- _Aim of the exercise_:
Return, word for word, every line that follows.

□ □ □ □ □

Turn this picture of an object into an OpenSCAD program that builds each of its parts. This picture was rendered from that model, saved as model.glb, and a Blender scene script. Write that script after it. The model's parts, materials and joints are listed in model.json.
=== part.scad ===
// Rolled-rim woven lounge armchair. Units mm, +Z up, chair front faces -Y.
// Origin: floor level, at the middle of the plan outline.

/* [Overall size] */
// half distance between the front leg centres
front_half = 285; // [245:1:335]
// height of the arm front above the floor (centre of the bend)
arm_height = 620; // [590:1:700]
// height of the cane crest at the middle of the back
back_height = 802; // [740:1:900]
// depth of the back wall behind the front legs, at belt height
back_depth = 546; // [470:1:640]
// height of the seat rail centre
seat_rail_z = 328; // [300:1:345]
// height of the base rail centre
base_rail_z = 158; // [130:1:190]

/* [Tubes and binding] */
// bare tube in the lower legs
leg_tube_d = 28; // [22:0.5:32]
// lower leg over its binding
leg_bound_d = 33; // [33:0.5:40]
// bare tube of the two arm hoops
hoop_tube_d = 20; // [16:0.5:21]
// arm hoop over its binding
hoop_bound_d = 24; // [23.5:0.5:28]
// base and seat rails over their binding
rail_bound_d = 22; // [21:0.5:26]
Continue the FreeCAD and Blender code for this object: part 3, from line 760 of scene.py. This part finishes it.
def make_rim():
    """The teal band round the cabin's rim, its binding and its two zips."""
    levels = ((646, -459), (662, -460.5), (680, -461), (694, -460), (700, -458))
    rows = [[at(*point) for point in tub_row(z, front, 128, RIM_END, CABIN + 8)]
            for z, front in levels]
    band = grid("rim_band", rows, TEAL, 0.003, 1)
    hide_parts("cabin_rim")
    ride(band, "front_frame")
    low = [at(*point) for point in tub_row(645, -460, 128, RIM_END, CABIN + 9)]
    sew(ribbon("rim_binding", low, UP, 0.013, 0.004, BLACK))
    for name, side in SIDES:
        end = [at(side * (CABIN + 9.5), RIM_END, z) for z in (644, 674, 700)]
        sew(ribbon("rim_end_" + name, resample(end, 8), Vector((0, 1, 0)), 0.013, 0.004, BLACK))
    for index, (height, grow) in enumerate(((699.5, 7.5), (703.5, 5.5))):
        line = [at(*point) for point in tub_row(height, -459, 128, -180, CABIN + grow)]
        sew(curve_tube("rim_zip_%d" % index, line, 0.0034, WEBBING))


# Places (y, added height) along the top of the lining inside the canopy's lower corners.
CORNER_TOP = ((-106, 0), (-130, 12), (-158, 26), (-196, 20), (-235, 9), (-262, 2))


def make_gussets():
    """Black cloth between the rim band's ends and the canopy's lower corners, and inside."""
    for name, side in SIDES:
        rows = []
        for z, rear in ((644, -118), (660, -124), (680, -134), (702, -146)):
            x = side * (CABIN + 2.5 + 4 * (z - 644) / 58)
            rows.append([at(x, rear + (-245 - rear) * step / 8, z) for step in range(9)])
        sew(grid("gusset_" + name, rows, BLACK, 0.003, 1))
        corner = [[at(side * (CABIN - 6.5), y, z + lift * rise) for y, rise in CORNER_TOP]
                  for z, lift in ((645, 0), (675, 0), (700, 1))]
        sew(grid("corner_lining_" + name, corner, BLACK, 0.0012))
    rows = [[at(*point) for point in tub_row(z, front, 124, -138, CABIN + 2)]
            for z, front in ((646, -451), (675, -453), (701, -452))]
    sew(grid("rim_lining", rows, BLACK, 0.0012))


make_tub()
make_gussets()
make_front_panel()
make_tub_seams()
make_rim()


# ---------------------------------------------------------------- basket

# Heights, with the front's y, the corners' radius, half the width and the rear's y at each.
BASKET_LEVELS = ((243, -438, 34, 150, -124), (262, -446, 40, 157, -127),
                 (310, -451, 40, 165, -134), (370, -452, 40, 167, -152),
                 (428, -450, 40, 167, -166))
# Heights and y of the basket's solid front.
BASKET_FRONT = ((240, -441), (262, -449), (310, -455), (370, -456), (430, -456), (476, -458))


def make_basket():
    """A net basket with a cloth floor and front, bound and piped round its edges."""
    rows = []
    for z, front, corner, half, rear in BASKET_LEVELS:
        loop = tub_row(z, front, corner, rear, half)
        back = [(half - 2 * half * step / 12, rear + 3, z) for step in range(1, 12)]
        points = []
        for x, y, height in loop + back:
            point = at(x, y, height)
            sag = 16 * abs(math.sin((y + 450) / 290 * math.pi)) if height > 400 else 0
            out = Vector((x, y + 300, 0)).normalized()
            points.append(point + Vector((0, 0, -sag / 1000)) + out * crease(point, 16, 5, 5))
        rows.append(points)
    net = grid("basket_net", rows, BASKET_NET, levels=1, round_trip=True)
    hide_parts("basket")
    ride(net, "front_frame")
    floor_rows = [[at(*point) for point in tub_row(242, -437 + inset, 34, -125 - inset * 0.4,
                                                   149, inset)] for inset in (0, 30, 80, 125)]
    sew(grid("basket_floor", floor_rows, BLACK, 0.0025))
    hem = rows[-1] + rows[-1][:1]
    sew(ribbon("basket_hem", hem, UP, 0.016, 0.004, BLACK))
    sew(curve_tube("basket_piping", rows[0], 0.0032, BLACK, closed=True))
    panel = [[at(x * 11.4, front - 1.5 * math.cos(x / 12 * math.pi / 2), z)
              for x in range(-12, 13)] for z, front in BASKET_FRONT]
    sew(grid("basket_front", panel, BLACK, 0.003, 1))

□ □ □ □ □

- _Answer to this exercise_:
Turn this picture of an object into an OpenSCAD program that builds each of its parts. This picture was rendered from that model, saved as model.glb, and a Blender scene script. Write that script after it. The model's parts, materials and joints are listed in model.json.
=== part.scad ===
// Rolled-rim woven lounge armchair. Units mm, +Z up, chair front faces -Y.
// Origin: floor level, at the middle of the plan outline.

/* [Overall size] */
// half distance between the front leg centres
front_half = 285; // [245:1:335]
// height of the arm front above the floor (centre of the bend)
arm_height = 620; // [590:1:700]
// height of the cane crest at the middle of the back
back_height = 802; // [740:1:900]
// depth of the back wall behind the front legs, at belt height
back_depth = 546; // [470:1:640]
// height of the seat rail centre
seat_rail_z = 328; // [300:1:345]
// height of the base rail centre
base_rail_z = 158; // [130:1:190]

/* [Tubes and binding] */
// bare tube in the lower legs
leg_tube_d = 28; // [22:0.5:32]
// lower leg over its binding
leg_bound_d = 33; // [33:0.5:40]
// bare tube of the two arm hoops
hoop_tube_d = 20; // [16:0.5:21]
// arm hoop over its binding
hoop_bound_d = 24; // [23.5:0.5:28]
// base and seat rails over their binding
rail_bound_d = 22; // [21:0.5:26]
Continue the FreeCAD and Blender code for this object: part 3, from line 760 of scene.py. This part finishes it.
def make_rim():
    """The teal band round the cabin's rim, its binding and its two zips."""
    levels = ((646, -459), (662, -460.5), (680, -461), (694, -460), (700, -458))
    rows = [[at(*point) for point in tub_row(z, front, 128, RIM_END, CABIN + 8)]
            for z, front in levels]
    band = grid("rim_band", rows, TEAL, 0.003, 1)
    hide_parts("cabin_rim")
    ride(band, "front_frame")
    low = [at(*point) for point in tub_row(645, -460, 128, RIM_END, CABIN + 9)]
    sew(ribbon("rim_binding", low, UP, 0.013, 0.004, BLACK))
    for name, side in SIDES:
        end = [at(side * (CABIN + 9.5), RIM_END, z) for z in (644, 674, 700)]
        sew(ribbon("rim_end_" + name, resample(end, 8), Vector((0, 1, 0)), 0.013, 0.004, BLACK))
    for index, (height, grow) in enumerate(((699.5, 7.5), (703.5, 5.5))):
        line = [at(*point) for point in tub_row(height, -459, 128, -180, CABIN + grow)]
        sew(curve_tube("rim_zip_%d" % index, line, 0.0034, WEBBING))


# Places (y, added height) along the top of the lining inside the canopy's lower corners.
CORNER_TOP = ((-106, 0), (-130, 12), (-158, 26), (-196, 20), (-235, 9), (-262, 2))


def make_gussets():
    """Black cloth between the rim band's ends and the canopy's lower corners, and inside."""
    for name, side in SIDES:
        rows = []
        for z, rear in ((644, -118), (660, -124), (680, -134), (702, -146)):
            x = side * (CABIN + 2.5 + 4 * (z - 644) / 58)
            rows.append([at(x, rear + (-245 - rear) * step / 8, z) for step in range(9)])
        sew(grid("gusset_" + name, rows, BLACK, 0.003, 1))
        corner = [[at(side * (CABIN - 6.5), y, z + lift * rise) for y, rise in CORNER_TOP]
                  for z, lift in ((645, 0), (675, 0), (700, 1))]
        sew(grid("corner_lining_" + name, corner, BLACK, 0.0012))
    rows = [[at(*point) for point in tub_row(z, front, 124, -138, CABIN + 2)]
            for z, front in ((646, -451), (675, -453), (701, -452))]
    sew(grid("rim_lining", rows, BLACK, 0.0012))


make_tub()
make_gussets()
make_front_panel()
make_tub_seams()
make_rim()


# ---------------------------------------------------------------- basket

# Heights, with the front's y, the corners' radius, half the width and the rear's y at each.
BASKET_LEVELS = ((243, -438, 34, 150, -124), (262, -446, 40, 157, -127),
                 (310, -451, 40, 165, -134), (370, -452, 40, 167, -152),
                 (428, -450, 40, 167, -166))
# Heights and y of the basket's solid front.
BASKET_FRONT = ((240, -441), (262, -449), (310, -455), (370, -456), (430, -456), (476, -458))


def make_basket():
    """A net basket with a cloth floor and front, bound and piped round its edges."""
    rows = []
    for z, front, corner, half, rear in BASKET_LEVELS:
        loop = tub_row(z, front, corner, rear, half)
        back = [(half - 2 * half * step / 12, rear + 3, z) for step in range(1, 12)]
        points = []
        for x, y, height in loop + back:
            point = at(x, y, height)
            sag = 16 * abs(math.sin((y + 450) / 290 * math.pi)) if height > 400 else 0
            out = Vector((x, y + 300, 0)).normalized()
            points.append(point + Vector((0, 0, -sag / 1000)) + out * crease(point, 16, 5, 5))
        rows.append(points)
    net = grid("basket_net", rows, BASKET_NET, levels=1, round_trip=True)
    hide_parts("basket")
    ride(net, "front_frame")
    floor_rows = [[at(*point) for point in tub_row(242, -437 + inset, 34, -125 - inset * 0.4,
                                                   149, inset)] for inset in (0, 30, 80, 125)]
    sew(grid("basket_floor", floor_rows, BLACK, 0.0025))
    hem = rows[-1] + rows[-1][:1]
    sew(ribbon("basket_hem", hem, UP, 0.016, 0.004, BLACK))
    sew(curve_tube("basket_piping", rows[0], 0.0032, BLACK, closed=True))
    panel = [[at(x * 11.4, front - 1.5 * math.cos(x / 12 * math.pi / 2), z)
              for x in range(-12, 13)] for z, front in BASKET_FRONT]
    sew(grid("basket_front", panel, BLACK, 0.003, 1))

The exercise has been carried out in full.